Booker and Elizabeth, the star characters of the video game, also play a role in this struggle for territorial power, but only as NPCs. During the first phase of every round, a World Event card is drawn and players go through a somewhat overcomplicated voting process to determine if the event drawn goes into action. Regardless of the vote, these cards also dictate the actions of Booker and Elizabeth, to which location they will move to on the board, whether or not Booker is aggressive to players, and so on. If Booker is aggressive or moves to a location to rescue Elizabeth, he will attack player units at that location, and players will have to resolve combat with Elizabeth’s savior before dealing with conflict against the opposing player.
The game comes with three different timeline cards outlining a sequence of events that will occur during Elizabeth’s attempt to flee the city. Whenever a World Event card shows a picture of Elizabeth, a token is moved to the next space on the timeline, and a new event occurs on the board. Should Elizabeth make it all the way through the timeline, the outcome of the entire game is affected greatly. For example on one of the timelines Booker and Elizabeth will escape and the game will end immediately, the player with the most Victory Points at the time of their escape declared the winner. In another scenario Booker and Elizabeth will bring about the fall of Columbia, causing a certain number of World Event cards to be discarded off the top of the deck and the total number of Victory Points needed to win the game to be reduced.
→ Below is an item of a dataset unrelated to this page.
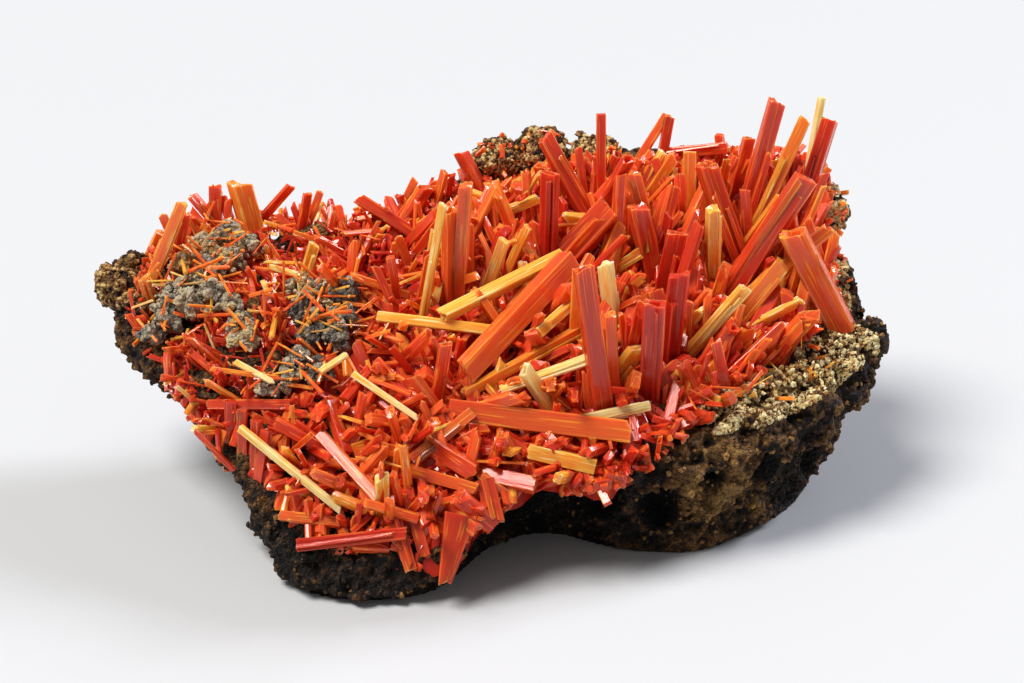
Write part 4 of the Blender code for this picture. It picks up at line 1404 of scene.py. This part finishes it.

Having Booker and Elizabeth in this randomized role is a really clever mechanic that links the action of the video game to the board game and also adds an exciting dynamic to the match that both players have to deal with. Other mechanics call in elements of the video game as well–in particular the Sky-Lines. Under normal movement conditions, a player can move a unit one adjacent space per turn at no risk beyond whatever is found on the location the unit is moved to. For quicker board navigation, players can choose to ride the Sky-Line and roll a set of three specially marked Sky-Line dice to determine success or failure. If a thumb’s up symbol appears on any of the die, the player can move their unit to the next Sky-Line map node and either stop or roll the dice again for as many spaces as they care to attempt. However, if a thumb’s up is not rolled the Sky-Line attempt fails and the player will either lose their unit or discard action cards from their hand equal to the total number value of the dice roll. Riding the Sky-Lines is risky, but can lead to huge rewards.
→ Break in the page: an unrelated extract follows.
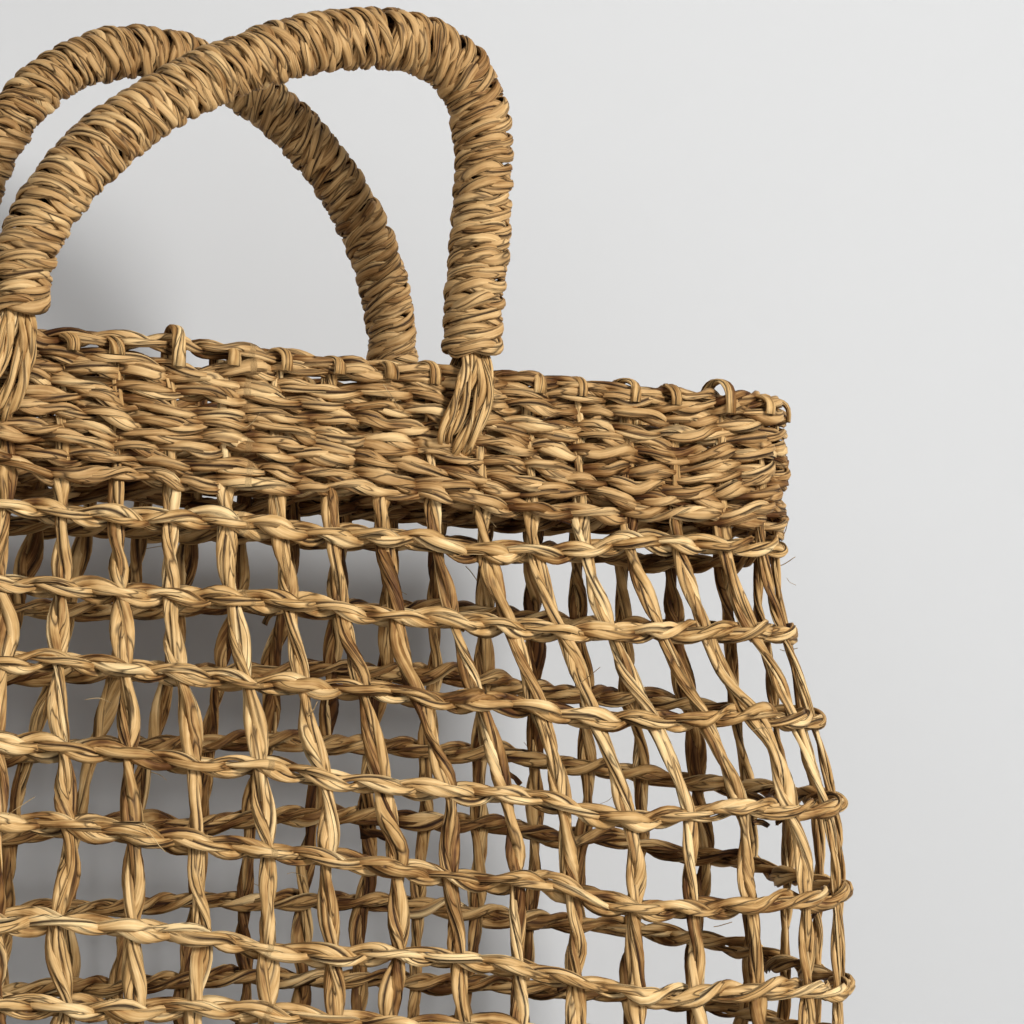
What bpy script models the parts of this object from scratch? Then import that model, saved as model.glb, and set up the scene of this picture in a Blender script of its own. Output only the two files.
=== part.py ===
"""Open-weave seagrass tote basket.

Stakes run down one face, under the base and up the other. Twined rows, a dense rim band and a
woven base hold them, and two wrapped rope handles swing on lashings at the rim.
Metres, +Z up. The origin is at the middle of the base, on the surface that it stands on.
+X is to the right of the front face, which looks along -Y.
"""
import math

import bmesh
import bpy
from mathutils import Vector

# Basket body, measured to the middle of the stakes
RIM_HEIGHT = 0.340
MOUTH_WIDTH = 0.420
MOUTH_DEPTH = 0.065
BASE_WIDTH = 0.466
BASE_DEPTH = 0.130
BASE_CORNER = 0.050
SWELL_HEIGHT = 0.120     # height over which the narrow mouth widens to the full depth
FLARE_SHARE = 0.70       # share of the widening that the swell makes; the rest is an even flare

# Stakes
STAKE_RADIUS = 0.0022
STAKES_PER_QUARTER = 12.5
END_STAKES = 5           # lengthwise stakes; the others run across the base
STAKE_LEAN = 0.016       # sideways lean of each stake from rim to base, as a share of the perimeter
STAKE_BEND = 0.010       # bend radius at the base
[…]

The Siege of Columbia is a complex and involving game. As a result the initial learning curve is fairly steep–depending, of course, on your experience with advanced board games and your ability to quickly memorize all the rules. The included guide book explains the setup process in an easy to understand format with diagrams and examples for different scenarios that will occur during a game. That being said, a few subtleties aren’t as clearly explained as they could be, so before playing it is highly recommended that you watch Plaid Hat’s tutorial video (embedded at the bottom of the page) in addition to reading the manual. Even after doing so it will still likely take a few games to find a comfort zone with the flow of turns as well as the many options that are available to faction leaders as far as being able to build structures and upgrade unit abilities.
The game itself–the board and all its tokens, cards, and figures–has been designed with impeccable quality and attention to detail, amplifying the collector’s value for serious BioShock fans. The artwork on the cards and board is beautifully drawn and painted to fully capture the aesthetic identify of the video game world and its characters, so much so that if you have a table free of pesky pets and children, you might even consider leaving the board and all its pieces on display when not in use.
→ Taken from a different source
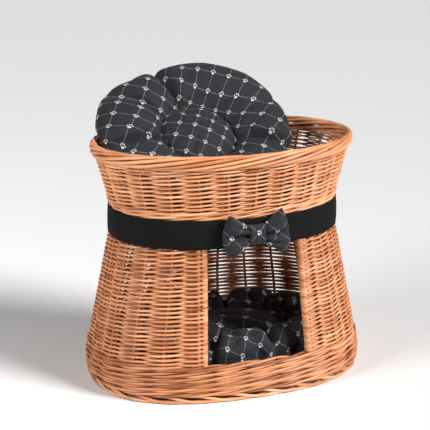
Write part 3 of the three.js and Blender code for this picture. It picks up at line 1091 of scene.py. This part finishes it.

Fans of BioShock should get a thrill out of seeing the game world they explored on their PC or favorite gaming console from a different perspective, with a different set of goals and motivations. The Siege of Columbia is not the type of classic family board game that you can find off the store shelf at the nearest Walmart or Target for $20 or less. It is a premium product with a premium price. Fortunately, Plaid Hat Games recently eliminated the sticker shock of the game’s original $84.95 price point for a much more reasonable starting price of $64.95, and if you look on sites like Amazon.com you can find it even cheaper than that these days. If you need a gift idea for the gamer who has everything, or perhaps for someone who might be interested in crossing over from video games to board games, BioShock Infinite: The Siege of Columbia is a fantastic choice.
Disclosure: A sample unit of BioShock Infinite: The Siege of Columbia was provided to VGBlogger.com by Plaid Hat Games.